We all know that businesses have evolved in the past 40 years. While we still have the typical ‘brick and mortar’ enterprises, many businesses exist online. And the LGBTQIA+ community has rapidly embraced the changing landscape, with many undertaking a side hustle, generating supplementary income, becoming early adopters to new platforms, pushing trends to start new businesses and more. We’re hustling more than ever and should be celebrating and patronising all those businesses – from the local accountant to the tradie, drag queen to jewellery designer, florist to dentist to caterer to coach.

Every “pink dollar” spent at an LGBTQIA+ business creates a multiplier effect, fuelling not just individual enterprises but the broader community they support. LGBTQIA+ businesses are more likely to use LGBTQIA+ suppliers and businesses, employ LGBTQIA+ staff and reinvest in community initiative.

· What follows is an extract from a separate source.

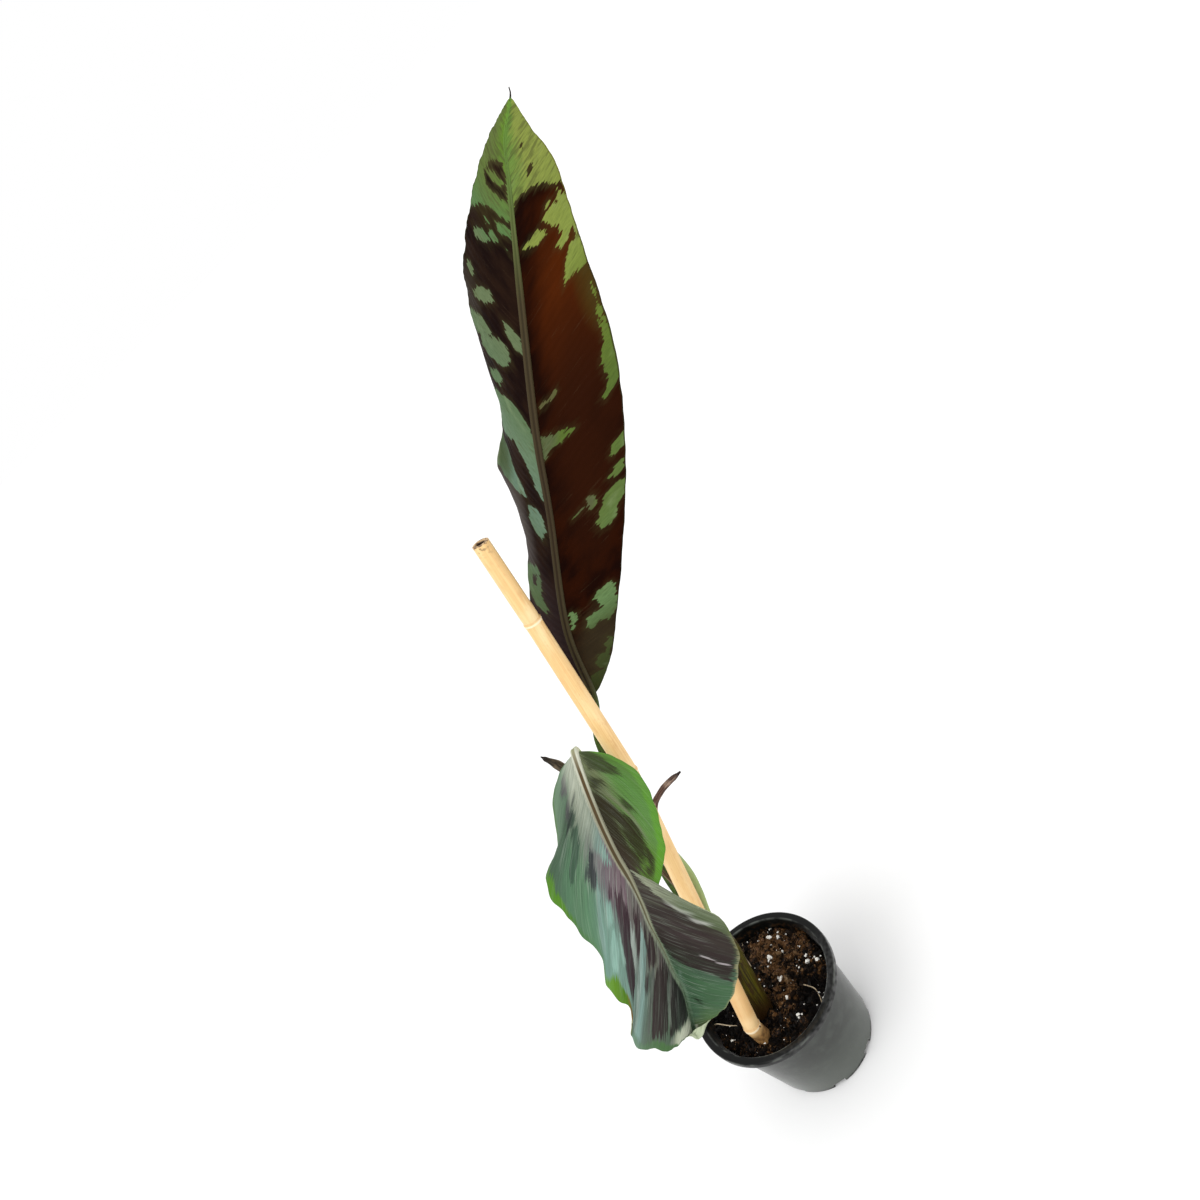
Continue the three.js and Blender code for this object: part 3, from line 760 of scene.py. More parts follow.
bamboo = Finish("bamboo", {"Specular IOR Level": 0.35, "Coat Roughness": 0.35})
lay = bamboo.note("lay", "Vector")
inside, _, _ = bamboo.split(bamboo.note("place", "Vector"))
_, _, height = bamboo.split(lay)
fibres = bamboo.cloud(bamboo.stretch(lay, (0.5, 0.5, 60)), detail=4)
bands = bamboo.cloud(bamboo.stretch(lay, (6, 6, 40)), detail=2)
blush = bamboo.step(bamboo.cloud(bamboo.stretch(lay, (4, 4, 14)), detail=5), 0.54, 0.74)
straw = bamboo.mix(bamboo.step(fibres, 0.25, 0.75), (230, 184, 120), (244, 208, 146))
straw = bamboo.mix(blush * 0.4, straw, (206, 146, 88))
straw = bamboo.mix(bamboo.step(bands, 0.42, 0.7) * 0.6, straw, (252, 224, 170))
low = 1 - bamboo.step(height, knot_heights[0], knot_heights[0] + 150)
straw = bamboo.mix(low * 0.5, straw, (190, 146, 92))
speckle = bamboo.step(bamboo.cloud(bamboo.stretch(lay, (1.4, 1.4, 3)), detail=4), 0.58, 0.7)
straw = bamboo.mix(speckle * 0.22, straw, (214, 150, 96))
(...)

That’s why our work continues and why Pride Month is still a crucial moment to gather, reflect, and recommit ourselves to progress.

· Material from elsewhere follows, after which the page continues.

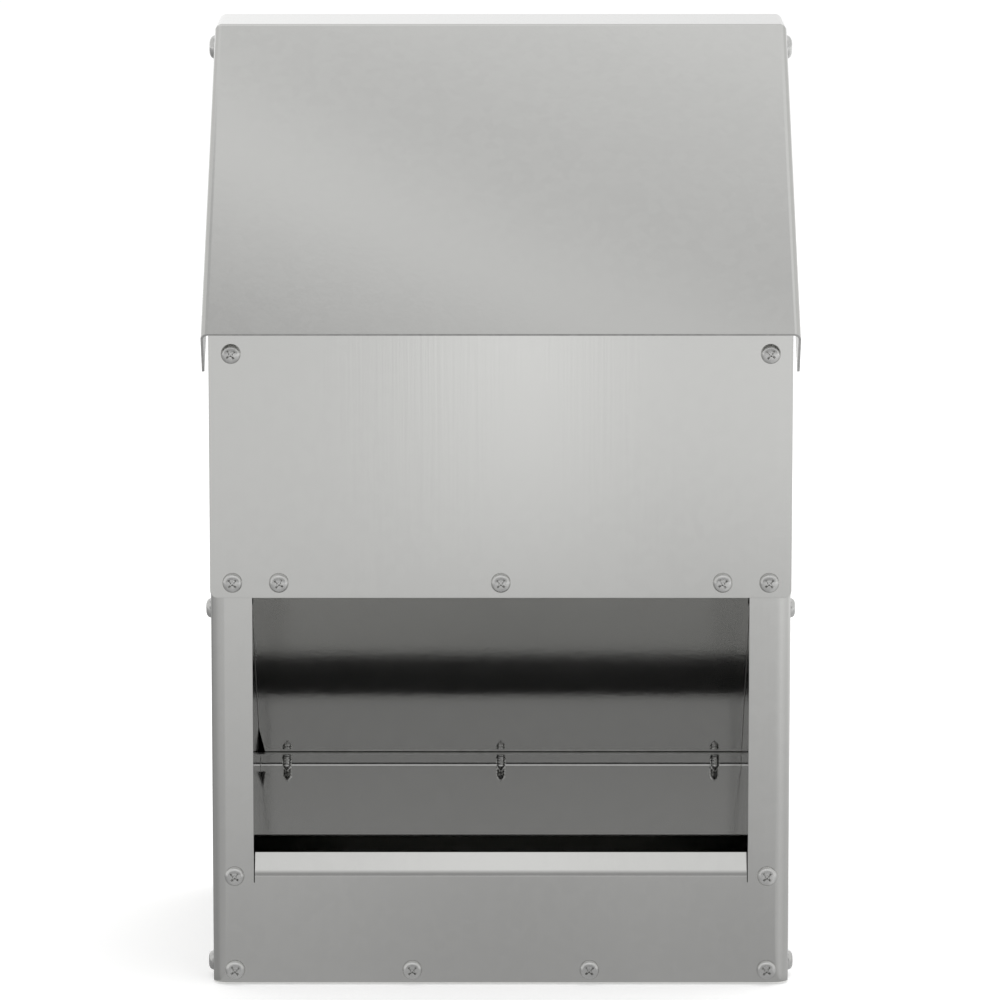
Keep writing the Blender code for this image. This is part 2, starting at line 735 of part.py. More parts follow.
def pivot_hardware():
    """On each side, from outside in: screw head, lid flange, spacer, side panel, washer, nut."""
    flange_inner = HALF_WIDTH + LID_SIDE_GAP
    spacer_start = SIDE_FACE + FIT
    spacer_length = flange_inner - FIT - spacer_start
    washer_start = SIDE_INNER - FIT - WASHER_THICKNESS
    nut_start = washer_start - FIT - NUT_HEIGHT
    shank_end = nut_start - PIVOT_SHANK_END
    head_seat = LID_HALF_WIDTH + FIT
    length = head_seat - shank_end
    bore = PIVOT_HOLE_RADIUS
    dome = pan_head(PIVOT_HEAD_RADIUS, PIVOT_HEAD_HEIGHT, PIVOT_SHANK_RADIUS, length, FIT)
    screw = dome[:-1] + [(PIVOT_SHANK_RADIUS - FIT, -length), (0.0, -length)]
    spacer = ring(bore, SPACER_RADIUS, spacer_length)
    washer = ring(bore, WASHER_RADIUS, WASHER_THICKNESS)
    stack = (
        ("lid_pivot_screw", head_seat, screw, ZINC_SCREW),
        ("lid_pivot_spacer", spacer_start, spacer, SPACER_NYLON),
        ("lid_pivot_washer", washer_start, washer, ZINC_SCREW),
    )
    for name, start, profile, material in stack:
        mesh = turned_mesh(name, profile, material, PIVOT_SIDES)
        for side in LEFT_AND_RIGHT:
            outward = TO_RIGHT * side
            place_mesh(f"{name}_{side_word(side)}", mesh, turned_to(outward, PIVOT + outward * start))
    for side in LEFT_AND_RIGHT:
        middle = PIVOT + TO_RIGHT * side * (nut_start + NUT_HEIGHT / 2)
        bm = bmesh.new()
        bmesh.ops.create_cone(
            bm,
            cap_ends=True,
            segments=6,
            radius1=NUT_RADIUS,
            radius2=NUT_RADIUS,
            depth=NUT_HEIGHT,
            matrix=turned_to(TO_RIGHT, middle),
        )
        nut = place(f"lid_pivot_nut_{side_word(side)}", bm, ZINC_SCREW)
        drill(nut, ({"bore": middle},), TO_RIGHT, "bore", bore)


def screws():
    profile = pan_head(HEAD_RADIUS, HEAD_HEIGHT, SHANK_RADIUS, SHANK_LENGTH, TIP_LENGTH)
    mesh = turned_mesh("sheet_screw", profile, ZINC_SCREW)
    sheet_screws("upper_corner_screw", mesh, TOP_CORNER_SEATS, TO_FRONT)
    sheet_screws("panel_corner_screw", mesh, PANEL_CORNER_SEATS, TO_FRONT)
    sheet_screws("baffle_screw", mesh, BAFFLE_SEATS, TO_FRONT)
    sheet_screws("frame_lip_screw", mesh, LIP_SEATS, TO_FRONT)
    sheet_screws("frame_foot_screw", mesh, FOOT_SEATS, TO_FRONT)
    sheet_screws("pan_front_screw", mesh, PAN_FRONT_SEATS, TO_FRONT)
    sheet_screws("frame_side_screw_left", mesh, side_seats(-1.0), -TO_RIGHT)
    sheet_screws("frame_side_screw_right", mesh, side_seats(1.0), TO_RIGHT)
    sheet_screws("back_edge_screw", mesh, BACK_SEATS, TO_BACK)
    sheet_screws("pan_back_screw", mesh, PAN_BACK_SEATS, TO_BACK)
    sheet_screws("ramp_screw", mesh, RAMP_SEATS, TO_BACK)
    reach = VALLEY_SCREW_REACH + 2 * LAYER
    profile = pan_head(HEAD_RADIUS, HEAD_HEIGHT, SHANK_RADIUS, reach, VALLEY_SCREW_TIP)
    mesh = turned_mesh("deflector_screw", profile, ZINC_SCREW)
    sheet_screws("deflector_screw", mesh, VALLEY_SEATS, BAFFLE_UP)


floor_pan()
side_panel("left_side_panel", -1.0)
side_panel("right_side_panel", 1.0)
back_panel()
upper_front_panel()
lower_front_frame()
front_baffle()
feed_deflector()
trough_cheek("left_trough_cheek", -1.0)
trough_cheek("right_trough_cheek", 1.0)
rear_feed_ramp()
lid_hood()
pivot_hardware()
screws()
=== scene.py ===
# %% [markdown]
# # A poultry feeder of folded galvanised sheet
#
# The feeder is a hopper made of thin zinc-coated steel. Its sheets are cut flat, folded on a brake
# and joined with small pan head screws. Metal like this has little colour of its own: nearly all
# of what the eye sees is a soft picture of the room. So the lesson has three threads: folds with
# true round bends, screws with threads and cross recesses, and a calm studio for them to mirror.

import json
import math

import bmesh
import bpy
from mathutils import Matrix, Vector

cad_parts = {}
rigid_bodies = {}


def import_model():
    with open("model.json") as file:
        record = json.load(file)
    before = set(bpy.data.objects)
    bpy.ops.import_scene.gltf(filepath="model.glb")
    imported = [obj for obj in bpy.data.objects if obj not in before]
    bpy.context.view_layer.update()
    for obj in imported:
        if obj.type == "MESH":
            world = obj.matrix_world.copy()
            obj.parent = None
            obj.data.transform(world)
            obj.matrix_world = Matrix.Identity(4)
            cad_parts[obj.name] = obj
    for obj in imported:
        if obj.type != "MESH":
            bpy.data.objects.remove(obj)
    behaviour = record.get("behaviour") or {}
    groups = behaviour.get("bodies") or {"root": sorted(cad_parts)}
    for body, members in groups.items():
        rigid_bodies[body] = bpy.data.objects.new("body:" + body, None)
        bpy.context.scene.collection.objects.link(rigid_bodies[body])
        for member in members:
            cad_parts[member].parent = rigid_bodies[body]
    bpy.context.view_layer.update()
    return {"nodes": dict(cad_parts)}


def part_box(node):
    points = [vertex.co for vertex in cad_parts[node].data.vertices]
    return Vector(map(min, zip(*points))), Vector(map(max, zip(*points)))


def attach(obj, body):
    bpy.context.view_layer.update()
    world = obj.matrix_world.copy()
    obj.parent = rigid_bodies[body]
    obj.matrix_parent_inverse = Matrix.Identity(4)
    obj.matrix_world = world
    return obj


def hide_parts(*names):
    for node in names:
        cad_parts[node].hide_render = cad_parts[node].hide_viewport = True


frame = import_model()
print("measured nodes:", len(frame["nodes"]))

# %% [markdown]
# ## Sizes
#
# All lengths are in metres. Depths are measured back from the front face of the body, because a
# sheet worker measures them that way too. A sheet is 1 mm thick, and sheets that lie on each
# other keep a hair of air between them.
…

Carrying the legacy forward

Our name change is not just a brand refresh. It’s a statement of intent.

It says: we see you. Whether you’re gay, lesbian, bisexual, transgender, intersex, queer, non-binary or otherwise. Whether you’re a business owner, an employee, a student, an aspiring entrepreneur or ally. Whether you live in Darlinghurst, Surry Hills or Newtown, to Wollongong, Newcastle, Lismore, Penrith or Goulburn. 

This month, we are proudly launching our name into the world, and we’re saying to all those people: You belong here, and everyone’s welcome.

It’s also reflective of our current membership, from diverse backgrounds, locations and experiences.

And through that, we’re honouring the legacy that got us here.

And no one represents that legacy more than Michael Glynn.

The Glynn Legacy: Celebrating LGBTQIA+ disruptors

On Monday, 23 June, we’ll be hosting our second annual Pride Month event: The Glynn Legacy: Celebrating Australia’s LGBTQIA+ Disruptors, held at Qtopia Sydney.

Michael Glynn, founder of both the Star Observer and the PBA, was a disruptor in the truest sense. He saw the power of media and business to change lives and challenge the status quo. He created platforms where none existed. He didn’t wait for permission, he went out there and built the future.

At this event, we’ll bring together a panel of modern-day LGBTQIA+ disruptors – one in business and one in media – people who are pushing boundaries and redefining success on their own terms.

And we’ll ask: What does it mean to disrupt today? How do we build power that lifts others as we rise?

It’s a conversation we hope you’ll be part of.

Looking Ahead

As the Pride Business Association, we are:

  • Supporting LGBTQIA+ adults looking to strengthen their careers through study with our Education Fund scholarships.
  • Hosting networking events like Fruits in Sydney and Parramatta, Lemons and Long Table Breakfasts, which continue to connect and uplift business owners and professionals every month.
  • Creating spaces to platform LGBTQIA+ businesses, through Buy Rainbow and our online business directory.
  • Elevating conversations for LGBTQIA+ businesses and community through visibility, advocacy, events and growth. platforms for collaboration.

We’re continuing to evolve and grow, by ensuring we’re not just open to all, but accessible and meeting our community where they are. Together, we can show that LGBTQIA+ excellence in business is not the exception, it’s the norm.

Pride Month is a celebration. And it’s a call to action.

Let’s keep backing each other. Let’s support LGBTQIA+ businesses whenever we can. Let’s lead with pride – every month of the year.

Jarrod Lomas is the President of the Pride Business Association (NSW).